People sometimes ask me how they can be a travel writer, and I used to suggest they work for free a few times to get some clips together. That advice is probably too dangerous now that publications like Forbes want to brutally rape the eagerness of starter writers.

The ugly truth is that when you work for free to help a publication inflate the public impression of its output and grab emptily at clicks, you won’t find the kind of editor oversight for you to learn much. You’re the equivalent of a firewoood chopper, not a reporting apprentice, and your efforts will be quickly thrown on the fire and burned up for an hour’s worth of fuel.

Dumbasses

Each “clip,” or a sample of writing, is also devalued. It used to be that the publication that published you was a mark of the quality of your research and reliability. Now that Forbes, and other outlets, simply demand quick words to toss into the maw of their daily publication furnace, the imprimatur of their name means next to nothing. When you participate in “crowdsourcing,” the by-product is that you become indistinguishable from the crowd.

This new formula for payment cannot be sustained, and although many fledgling writers think they’re wedging their foot in the door of the career of their dreams, in fact, they’re the co-authors of a new literary underclass that they won’t be able to escape.

Over the past decade, the media has fragmented into hundreds of tiny shards. Where a city might have once had five or six major news outlets, now there are dozens, even hundreds. The size of the pie hasn’t increased, but market share has plummeted, and with it, resources.

So now Forbes wants to get away with paying contributors nothing or nearly nothing, and it wants to be applauded for justifying it with a fancy word like “curators,” as if this laxness somehow makes it cutting-edge.

Companies refuse to admit the game has changed. They cling to their glory days, and they want to appear to operate with the same output and esteem even though their accounts are harshly diminished. Harlan Ellison recently appeared in a video rant that chastises companies for trying to bleed artists of every level and stripe.

Ellison’s explosion is warranted, but theatrics aside, blaming companies is only half helpful. We are equally guilty because we indulge this charade. Backed into a corner by the recession and by the realities of a shattered media system, we accept nothing or nearly nothing for our hard work. The pillars of Versailles are rotting but we donate cans of gold paint to cover then up and make it look like we still dwell in an intact palace.

“Curators of talent”?

I’ll say. Increasingly, talent can only be found in museums.

May 182010
 

On Saturday, I pretended to go to Portland, Oregon. There was a conference of travel editors going on, and because they were all using the Twitter tag #satwpdx, I was able to follow what the various speakers were saying. (Go to a professional conference from a diner table at the Star on 18th!) That was $1,000 saved!)
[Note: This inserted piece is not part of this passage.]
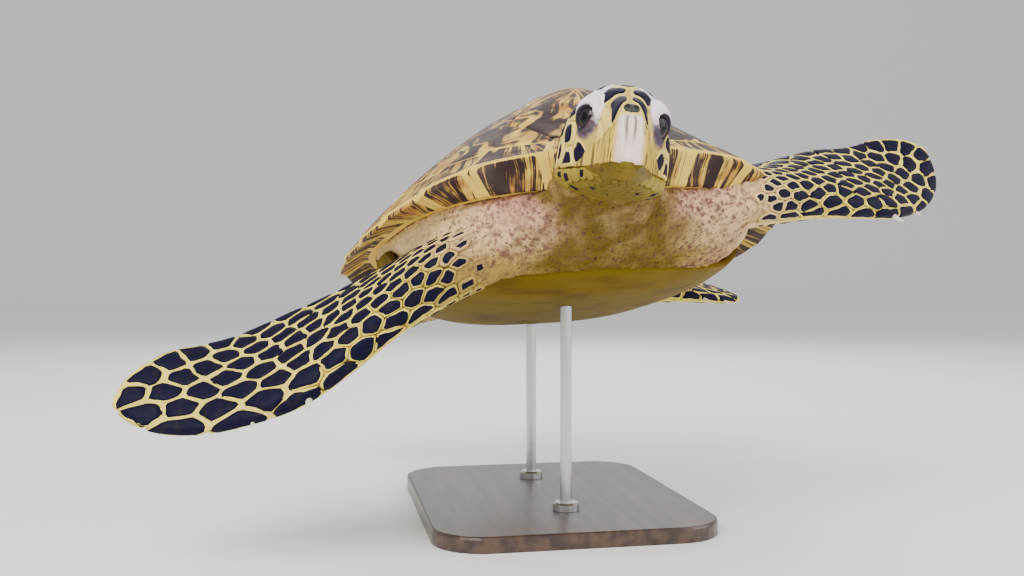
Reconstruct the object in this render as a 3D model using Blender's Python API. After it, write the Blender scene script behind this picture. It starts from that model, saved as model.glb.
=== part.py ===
"""Hawksbill sea turtle swimming, a life-size display model on a plain stand.

Metres, +Z up. The turtle is modelled level in its own frame: the head points
along -Y, its left side along +X, and Z = 0 is the rim of the shell. One empty
then tips it into its swimming pose above the stand. The origin is the middle
of the underside of the stand's base.
"""

import math

import bmesh
import bpy
import numpy as np
from mathutils import Matrix, Vector

# ---- driving sizes ---------------------------------------------------------
SHELL_LENGTH = 0.68  # straight length of the upper shell
SHELL_HALF_WIDTH = 0.39 * SHELL_LENGTH
SHELL_RISE = 0.23 * SHELL_LENGTH  # crown of the shell above its rim
BELLY_DEPTH = 0.142 * SHELL_LENGTH  # underside of the plastron below the rim
HEAD_LENGTH = 0.230 * SHELL_LENGTH  # beak tip to the back of the skull
FORE_LENGTH = 0.665 * SHELL_LENGTH  # front flipper, from inside the shoulder
HIND_LENGTH = 0.35 * SHELL_LENGTH
TAIL_LENGTH = 0.18 * SHELL_LENGTH

GAP = 0.0004  # clearance between pieces that touch

# ---- pose on the stand -----------------------------------------------------
BODY_HEIGHT = 0.345  # rim of the shell above the floor
NOSE_UP = math.radians(10)
RIGHT_SIDE_DOWN = math.radians(2.5)

# ---- shell -----------------------------------------------------------------
RIM_THICKNESS = 0.006
LENS_FLOOR = -0.010  # flat underside of the upper shell, inside its rim
RIM_INSET = 0.90  # share of the outline where that flat underside ends
SHELL_ROWS = (0, 0.22, 0.46, 0.66, 0.82, 0.93, 1.0)  # shares from the spine to the rim
SPINE_SHARE = 0.46  # length of the shell's ridge line, from which its sides slope
SPINE_SHIFT = -0.04 * SHELL_LENGTH
MARGINALS = 12  # plates along each side of the rim, behind the nuchal plate
NUCHAL_SHARE = 0.055  # share of each side's outline that the nuchal plate takes
SERRATION = 0.020  # how far the hindmost rim plates stand out
PLASTRON_THICKNESS = 0.008
BRIDGE_ANGLE = 0.14  # where the plastron meets the rim, round the belly from its side

# ---- stand -----------------------------------------------------------------
BASE_LENGTH = 0.42
BASE_WIDTH = 0.34
BASE_THICKNESS = 0.018
BASE_CORNER = 0.06
BASE_BEVEL = 0.003
ROD_RADIUS = 0.007
ROD_SPACING = 0.20
COLLAR_RADIUS = 0.016
COLLAR_HEIGHT = 0.010
ROD_BITE = 0.007  # how far a rod runs past the belly before it is cut to it


def smooth_curve(*stations):
    """A function through (position, value) stations, with no overshoot between them."""
    at, value = np.array(stations, float).T
    rise = np.diff(value) / np.diff(at)
    slope = np.concatenate([rise[:1], np.zeros(len(at) - 2), rise[-1:]])
    before, after = rise[:-1], rise[1:]
    turning = before * after > 0
    mean = 2 * before * after / np.where(turning, before + after, 1)
    slope[1:-1] = np.where(turning, mean, 0)

    def curve(x):
        x = np.clip(x, at[0], at[-1])
        i = np.clip(np.searchsorted(at, x) - 1, 0, len(at) - 2)
        width = at[i + 1] - at[i]
        t = (x - at[i]) / width
        return (
            value[i] * (1 + 2 * t) * (1 - t) ** 2
            + slope[i] * width * t * (1 - t) ** 2
            + value[i + 1] * t * t * (3 - 2 * t)
            + slope[i + 1] * width * t * t * (t - 1)
        )

    return curve


def power(value, exponent):
    """value to a power, keeping its sign."""
    return np.sign(value) * np.abs(value) ** exponent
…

First, someone started telling the gathered that they will not hire writers who have accepted free trips or parts of free trips, such as if the hotel comps a stay for them. I find this policy insulting on several fronts. Primarily, it assumes I’m a shill with no editorial principles of my own, and that I’d be a pushover for any freebie. I know this isn’t true. There’s a P.R. agent who recently told me that her boss was afraid to invite me to something because they suspected I would be nasty about the product. (I didn’t know this until after I’d gone. And I wasn’t nasty.)

No one bats an eye when the White House Press Corps is given special access to the President and his Cabinet, although, as George W. Bush’s treatment of Helen Thomas proved, you can certainly lose that access if you displease the President. Because that’s what a travel industry comp is: access. It’s the same as when an electronics company sends or loans a product to a technology blog for review. It’s access to the product. It just so happens that you can’t send travel to the journalist. They have to go to the product.

Yet, perhaps because of industry snobbery from “real” journalists, it’s assumed that travel writers are always going to be swayed. Well, any editor worth anything has a stable of reporters he or she trusts. It’s only the bad editors who keep hiring writers who just want freebies.

You’d be able to spot whitewashing from a White House Press Corp reporter as quickly as you could call cheerleading in a tech reporter’s blind rave, and you can see it in a travel writer, too. Appraising things for how I see them is what has made some public relations people wary of me, I guess. Ultimately, that’s not what they want me to do, and I know that. But my editors know I’m there to do my job.

She'd better be nice to him, or she's out

Nowadays, few publications have the cash to properly pay for hotels and airfare and other expenses themselves. Traveling is expensive. Yet they also won’t allow freebies. Travel writers are usually forced to pick up the financial slack themselves.

So, to Portland, I tweeted:

If pubs say all #travel must be fully paid, are we in an age when it helps for writers to be wealthy? How might that skew coverage?

I think it’s more than a fair question. It’s one that needs to be asked.

If the magazine won’t pay, and comps are forbidden, that means your writer had better be rich. And rich writers will mostly report on one kind of product. If you don’t believe it can skew coverage, pick up the New York Times Sunday Travel section. The Times bans the acceptance of all comps. And you can see the sort of product it mostly covers: stuff appealing to the upper or upper-middle class, or at least to travelers with those kinds of pretensions.

(I know more than a few publications that won’t accept comps, but will allow writers to take comps if they take them on behalf of another publication as long as they aren’t told about it. But it shouldn’t surprise anyone that the general comp policy is mostly for appearances.)

Soon in Portland, one of the speakers, an editor of a big national publication, apparently told everyone that now that he’s getting away with paying writers only 50¢ a word — $1.50 less than he used to — there’s no way to put the genie back in the bottle. Writers are getting less money for their stories, and they’re putting up with it because, quite frankly, the reduction in outlets has made them desperate.

This had me riled up. Travel writing is already one of the least cost-effective forms of journalism there is. It requires too much time and hits you for too many ancillary costs. If you don’t pay writers a decent wage, you’re just making the whole genre something for the elite to dabble in. I tweeted out:

If you pay writers a pittance, you’re ensuring many must be independently wealthy, and that, with expenses policy, skews stories.

Those two tweets were enormously popular. They were retweeted by strangers for two days, and I gained more than 50 new followers.